Une technique appliquée dans le secteur viticole a toutes ses chances de figurer parmi ces pratiques : l'enherbement des parcelles de vignes. Technique étudiée depuis 1960, l'enherbement des sols consiste à implanter une couverture végétale entre les rangées de vignes. Selon les statistiques d'Agreste consacrées aux pratiques culturales et présentées par le Service de l'Observation et des Statistiques (SOeS)*, cette technique était répandue sur plus du tiers du vignoble français en 2006. De nombreux viticulteurs d'Alsace, du Bordelais et des Charentes la pratiquent depuis plus de 15 ans. Dans ces trois régions, respectivement 85, 80 et 61% des surfaces de vigne sont concernés alors que cet enherbement n'est obligatoire que sur une petite part du territoire (17% en Alsace et 9 % dans le Bordelais).
De multiples avantages
Les viticulteurs qui pratiquent cette technique recherchent principalement à concurrencer la vigne. Le couvert végétal limite en effet la vigueur de la vigne parce qu'il la concurrence pour l'eau et les éléments nutritifs. Cette technique est souvent associée à l'effeuillage et à la vendange des grappes vertes pour diminuer le rendement mais augmenter la qualité des raisins.
Les études qui se sont intéressées à cette pratique démontrent également son intérêt pour limiter le développement du Botrytis, ce champignon appelé communément « pourriture grise » et qui affectionne particulièrement l'humidité. Or, les trois quarts des interventions de traitement chimiques sont destinées à lutter contre les maladies fongiques. L'enherbement aurait donc un effet indirect sur l'utilisation de pesticides.
De leur côté, les viticulteurs charentais pratiquent l'enherbement afin de renforcer la portance du sol ce qui permet le passage des engins indépendamment de la pluviométrie. Le couvert permanent lutte en effet contre l'érosion et le ruissellement.

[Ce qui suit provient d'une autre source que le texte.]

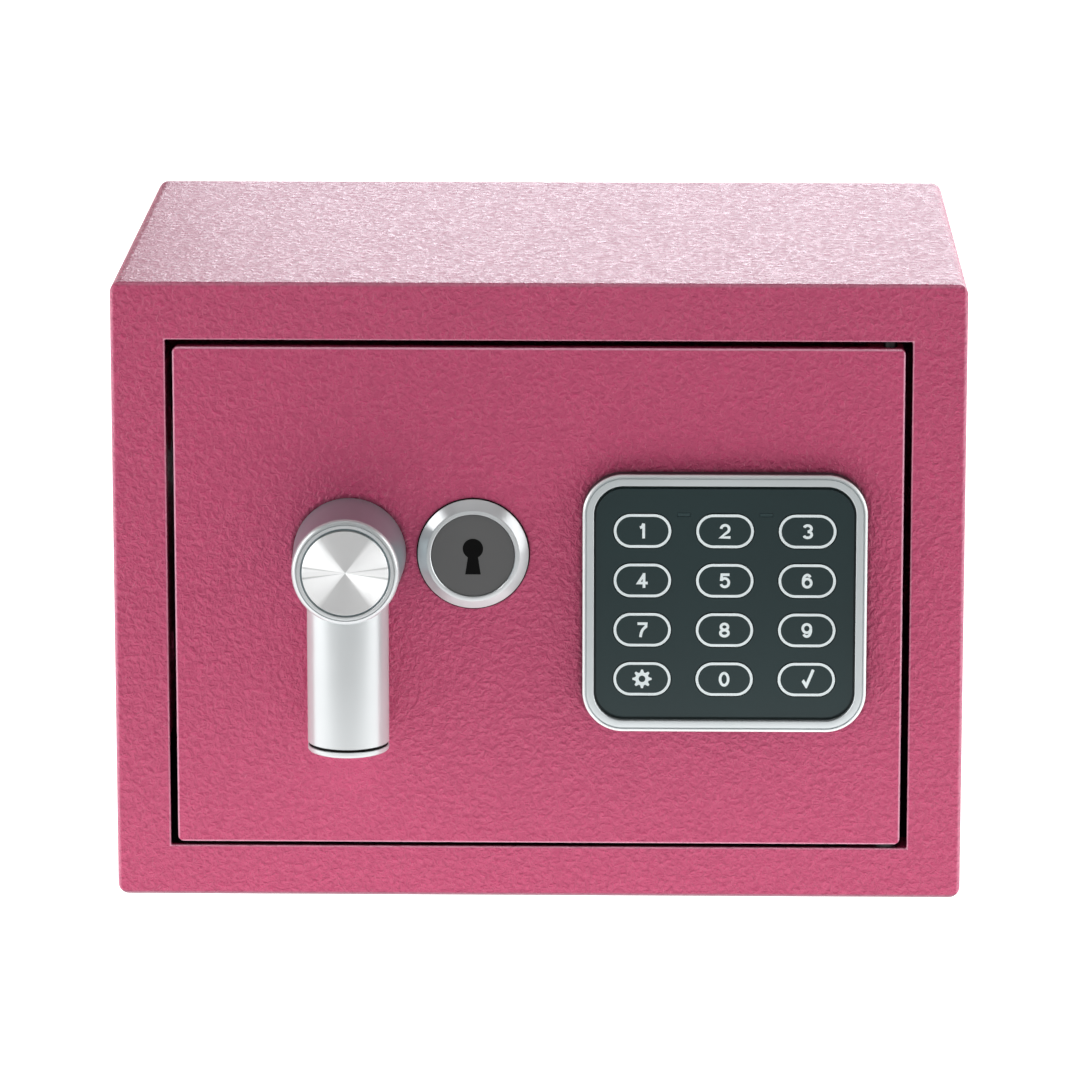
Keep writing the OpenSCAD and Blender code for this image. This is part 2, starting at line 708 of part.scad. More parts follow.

Mais cette technique a surtout un avantage environnemental et économique non négligeable pour les viticulteurs en limitant directement l'utilisation d'herbicides. En moyenne, les vignerons appliquent deux traitements herbicides mais selon les statistiques d'Agreste, ceux qui enherbent entre tous les rangs limitent neuf fois sur dix les applications aux seuls rangs de vigne et non à l'ensemble de la parcelle. Un moyen de diviser par trois les quantités déversées.
Une technique à moduler en fonction des parcelles
Malgré tous ses avantages, la technique de l'enherbement n'est pas encore généralisée dans les vignobles français. Les régions plus exposées à la sécheresse et où le Botrytis est peu présent ne la pratiquent pas. Ainsi, les viticulteurs du Languedoc-Roussillon ou de Provence ne mettent en place un couvert permanent que sur respectivement 18 et 15 % de leur vignoble.
L'enherbement est également délaissé par les vignobles où l'écartement entre les rangées est étroit comme en Champagne. Un faible écartement des rangs de vigne est un obstacle important à la mise en place d'un couvert permanent car il rend difficile voire impossible le passage des engins nécessaires à l'entretien du couvert. Résultats, là où les rangs sont séparés de moins de 1,20 mètre, le couvert n'est adopté que sur 20 % des surfaces.
Le vignoble champenois privilégie par ailleurs un autre moyen de prévenir l'érosion des sols viticoles : la couverture du sol par de la paille ou des écorces. Une solution expérimentée dans 30 % du vignoble champenois et peu répandue ailleurs.
Dans ces régions, le couvert végétal doit donc être modulé. Il est par exemple envisageable en hiver dans les régions exposées à la sécheresse. À cette période propice à l'érosion, le couvert protège tout en limitant sa concurrence avec la vigne. L'enherbement peu également être limité dans l'espace en réduisant la largeur de la bande enherbée ou le nombre d'inter-rangs enherbés.
Enfin, les viticulteurs peuvent également jouer avec la vitesse de croissance du couvert et choisir des espèces à croissance lente et limitée comme les fétuques, certains ray-grass ou encore paturins.
La chambre d'agriculture de Rhône-Alpes donne également une série de conseils pour adapter la technique. La surface à enherber doit dépendre du type de sol pour limiter la concurrence hydrique et les vignes doivent être âgées de 2 à 3 ans au moins pour avoir un développement racinaire suffisant. De plus, le sol ne doit pas contenir de résidus actifs d'herbicides. L'emploi d'herbicides rémanents est donc à proscrire pendant 1 an au mois avant implantation. Enfin, l'enherbement des zones exposées au gel doit être évité car il accentue l'effet isolant en limitant la restitution de chaleur par le sol.
*Le Service de l'Observation et des Statistiques (SOeS) a intégré récemment l'IFEN dissous par décret en date du 27 novembre 2008. Le SOeS est lui-même intégré au Commissariat général au développement durable (CGDD).